I tracked down the repository for Pronouncing and submitted an issue report. I decided to see about fixing the problem in the main source code and was surprised to the see that a test suite and CI system were running that one would think would have detected this error already. I looked through the test and noticed something interesting about the test case for
def test_rhymes(self): def test_rhymes_for_single_pronunciation(self): rhymes = pronouncing.rhymes("sleekly") expected = [ 'beakley', 'bi-weekly', 'biweekly', 'bleakley', 'meekly', 'obliquely', 'steakley', 'szekely', 'uniquely', 'weakley', 'weakly', 'weekley', 'weekly', 'yeakley'] self.assertEqual(expected, rhymes)

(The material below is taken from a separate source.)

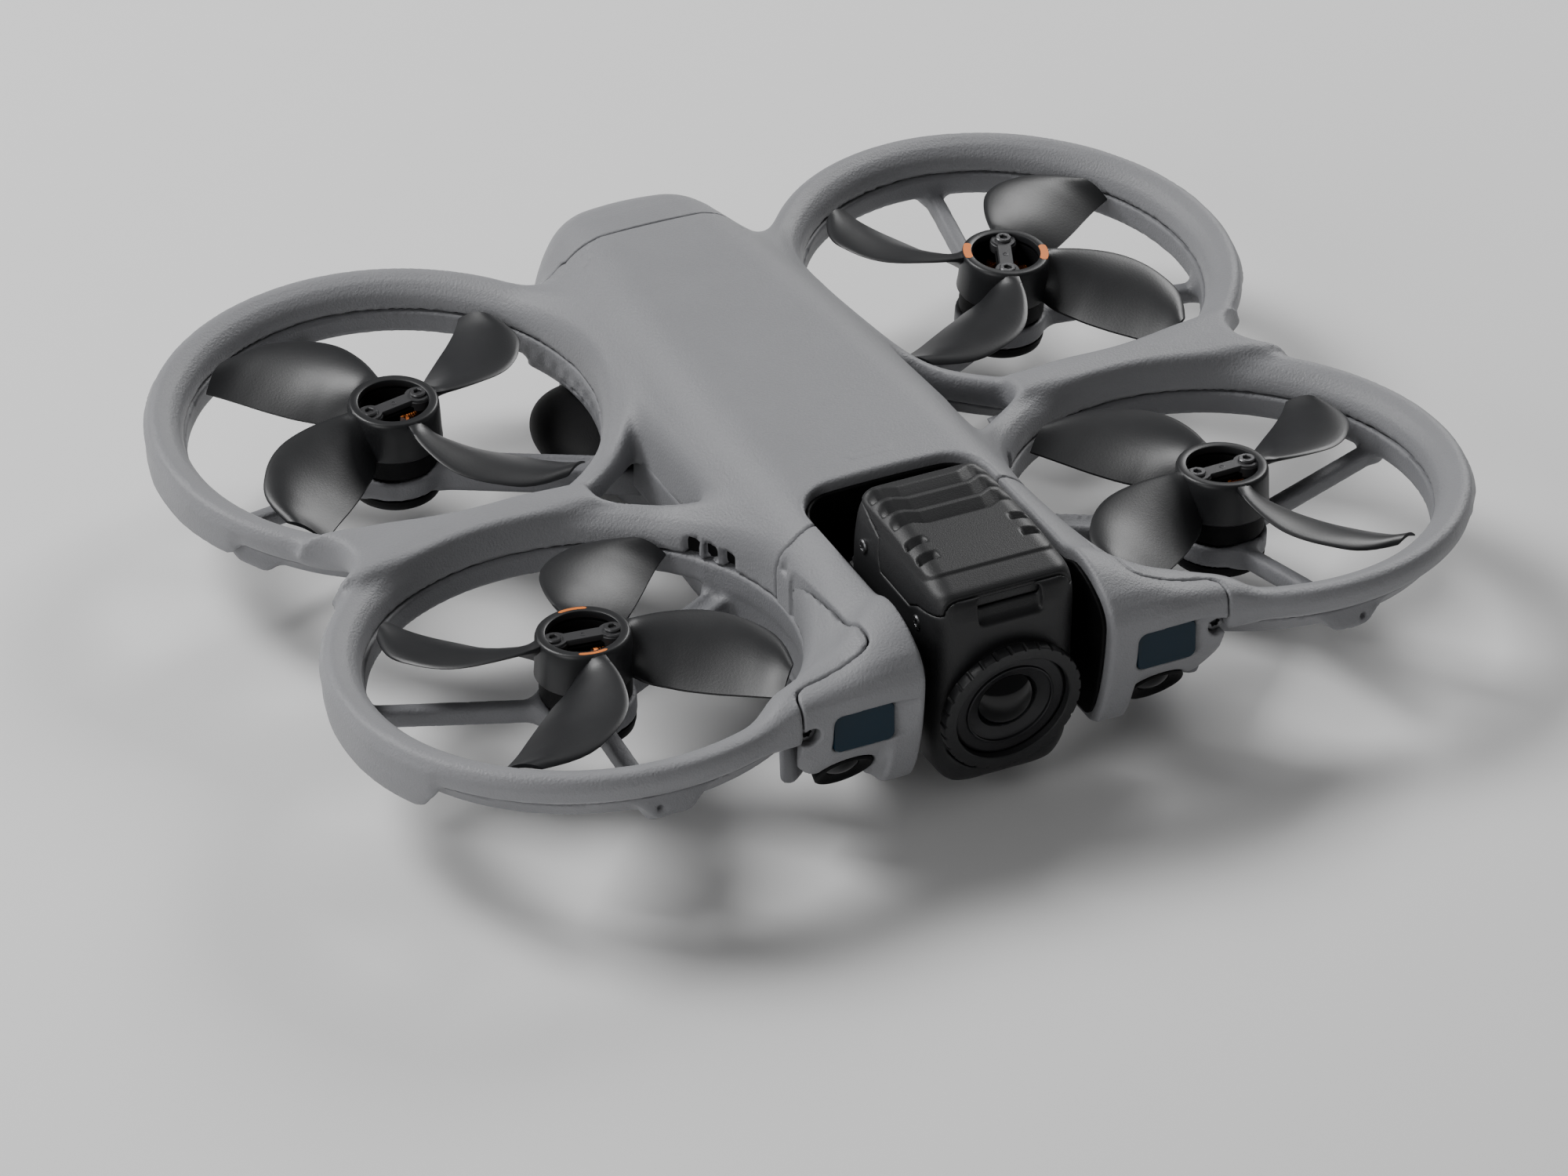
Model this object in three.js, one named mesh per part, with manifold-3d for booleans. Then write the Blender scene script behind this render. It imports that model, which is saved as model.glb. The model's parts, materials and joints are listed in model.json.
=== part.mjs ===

The test was absolutely correct but it wasn’t comprehensive. “Sleekly” isn’t a word with multiple pronunciations so this test case never identified a problem with then function. Along with fixing up the function itself I also fleshed out the test suite a little to handle a few different cases such as words with once pronunciation, words with multiple pronunciations, words not in the dictionary, and words that simply have no rhymes (e.g. “orange”). The maintainers of Pronouncing were great to work with and after a bit of code review merged my pull request for the upcoming release.
Rhyme Time was a really great little project for me to work on and I’m so glad that I was able to focus on developing my Python and testings skills. Contributing to the testing and functionality of Pronouncing was really just a bonus but I have to admit it felt really great to be able to take the work I had been doing on my own and apply it in collaboration with other developers.